> _The task_
Take the material and output all of it exactly.

[start Data]

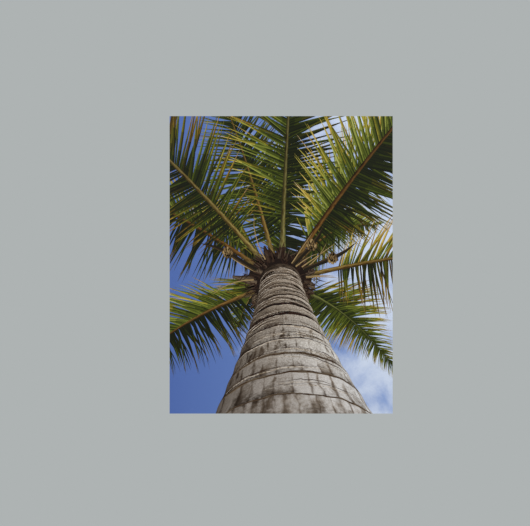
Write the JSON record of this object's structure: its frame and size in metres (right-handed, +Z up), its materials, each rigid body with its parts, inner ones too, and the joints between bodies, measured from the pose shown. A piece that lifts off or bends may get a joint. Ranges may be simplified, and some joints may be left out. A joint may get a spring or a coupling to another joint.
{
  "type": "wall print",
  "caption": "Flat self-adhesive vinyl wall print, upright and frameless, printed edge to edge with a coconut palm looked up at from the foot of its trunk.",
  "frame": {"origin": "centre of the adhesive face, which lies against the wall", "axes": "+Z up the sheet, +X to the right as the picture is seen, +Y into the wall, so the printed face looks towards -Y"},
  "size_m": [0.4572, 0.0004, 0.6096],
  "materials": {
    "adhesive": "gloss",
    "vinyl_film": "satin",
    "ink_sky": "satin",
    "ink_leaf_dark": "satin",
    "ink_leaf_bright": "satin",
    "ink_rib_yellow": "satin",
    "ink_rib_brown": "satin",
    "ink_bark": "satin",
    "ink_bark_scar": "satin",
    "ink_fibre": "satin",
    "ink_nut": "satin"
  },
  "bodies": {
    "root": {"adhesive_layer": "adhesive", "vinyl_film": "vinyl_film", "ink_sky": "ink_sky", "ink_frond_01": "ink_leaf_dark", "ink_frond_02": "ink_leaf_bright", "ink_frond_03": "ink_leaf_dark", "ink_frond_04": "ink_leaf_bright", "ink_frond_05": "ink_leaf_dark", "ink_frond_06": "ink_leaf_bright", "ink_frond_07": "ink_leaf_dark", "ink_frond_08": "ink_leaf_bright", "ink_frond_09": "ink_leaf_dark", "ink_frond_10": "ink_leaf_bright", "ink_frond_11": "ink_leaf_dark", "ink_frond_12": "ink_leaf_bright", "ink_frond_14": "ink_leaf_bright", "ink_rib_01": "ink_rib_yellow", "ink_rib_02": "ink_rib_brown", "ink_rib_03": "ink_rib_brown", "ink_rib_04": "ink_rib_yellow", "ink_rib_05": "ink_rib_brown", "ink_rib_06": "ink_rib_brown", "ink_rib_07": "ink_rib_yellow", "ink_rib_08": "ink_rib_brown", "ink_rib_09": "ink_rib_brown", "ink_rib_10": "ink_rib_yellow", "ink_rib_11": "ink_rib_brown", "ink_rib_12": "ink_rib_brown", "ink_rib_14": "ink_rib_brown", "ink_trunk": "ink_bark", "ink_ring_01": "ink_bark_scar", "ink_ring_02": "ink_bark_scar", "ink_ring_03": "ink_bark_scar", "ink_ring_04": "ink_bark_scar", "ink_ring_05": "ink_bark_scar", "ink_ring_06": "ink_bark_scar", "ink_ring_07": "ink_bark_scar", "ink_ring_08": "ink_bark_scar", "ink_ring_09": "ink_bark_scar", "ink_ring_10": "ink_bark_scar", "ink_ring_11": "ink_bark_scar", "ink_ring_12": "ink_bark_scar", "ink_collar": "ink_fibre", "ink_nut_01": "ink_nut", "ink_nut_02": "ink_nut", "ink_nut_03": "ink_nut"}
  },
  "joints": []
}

[end Data]

> _Full solution_
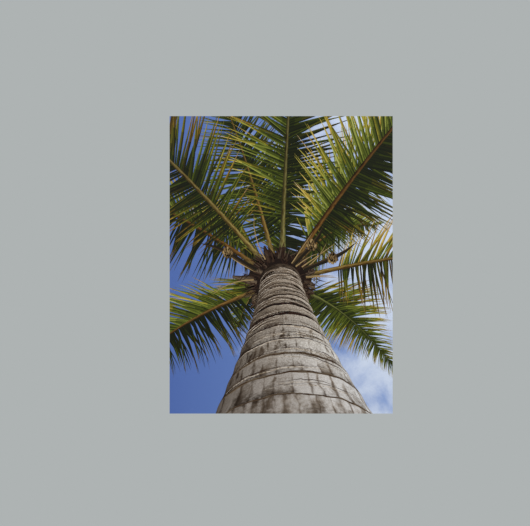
Write the JSON record of this object's structure: its frame and size in metres (right-handed, +Z up), its materials, each rigid body with its parts, inner ones too, and the joints between bodies, measured from the pose shown. A piece that lifts off or bends may get a joint. Ranges may be simplified, and some joints may be left out. A joint may get a spring or a coupling to another joint.
{
  "type": "wall print",
  "caption": "Flat self-adhesive vinyl wall print, upright and frameless, printed edge to edge with a coconut palm looked up at from the foot of its trunk.",
  "frame": {"origin": "centre of the adhesive face, which lies against the wall", "axes": "+Z up the sheet, +X to the right as the picture is seen, +Y into the wall, so the printed face looks towards -Y"},
  "size_m": [0.4572, 0.0004, 0.6096],
  "materials": {
    "adhesive": "gloss",
    "vinyl_film": "satin",
    "ink_sky": "satin",
    "ink_leaf_dark": "satin",
    "ink_leaf_bright": "satin",
    "ink_rib_yellow": "satin",
    "ink_rib_brown": "satin",
    "ink_bark": "satin",
    "ink_bark_scar": "satin",
    "ink_fibre": "satin",
    "ink_nut": "satin"
  },
  "bodies": {
    "root": {"adhesive_layer": "adhesive", "vinyl_film": "vinyl_film", "ink_sky": "ink_sky", "ink_frond_01": "ink_leaf_dark", "ink_frond_02": "ink_leaf_bright", "ink_frond_03": "ink_leaf_dark", "ink_frond_04": "ink_leaf_bright", "ink_frond_05": "ink_leaf_dark", "ink_frond_06": "ink_leaf_bright", "ink_frond_07": "ink_leaf_dark", "ink_frond_08": "ink_leaf_bright", "ink_frond_09": "ink_leaf_dark", "ink_frond_10": "ink_leaf_bright", "ink_frond_11": "ink_leaf_dark", "ink_frond_12": "ink_leaf_bright", "ink_frond_14": "ink_leaf_bright", "ink_rib_01": "ink_rib_yellow", "ink_rib_02": "ink_rib_brown", "ink_rib_03": "ink_rib_brown", "ink_rib_04": "ink_rib_yellow", "ink_rib_05": "ink_rib_brown", "ink_rib_06": "ink_rib_brown", "ink_rib_07": "ink_rib_yellow", "ink_rib_08": "ink_rib_brown", "ink_rib_09": "ink_rib_brown", "ink_rib_10": "ink_rib_yellow", "ink_rib_11": "ink_rib_brown", "ink_rib_12": "ink_rib_brown", "ink_rib_14": "ink_rib_brown", "ink_trunk": "ink_bark", "ink_ring_01": "ink_bark_scar", "ink_ring_02": "ink_bark_scar", "ink_ring_03": "ink_bark_scar", "ink_ring_04": "ink_bark_scar", "ink_ring_05": "ink_bark_scar", "ink_ring_06": "ink_bark_scar", "ink_ring_07": "ink_bark_scar", "ink_ring_08": "ink_bark_scar", "ink_ring_09": "ink_bark_scar", "ink_ring_10": "ink_bark_scar", "ink_ring_11": "ink_bark_scar", "ink_ring_12": "ink_bark_scar", "ink_collar": "ink_fibre", "ink_nut_01": "ink_nut", "ink_nut_02": "ink_nut", "ink_nut_03": "ink_nut"}
  },
  "joints": []
}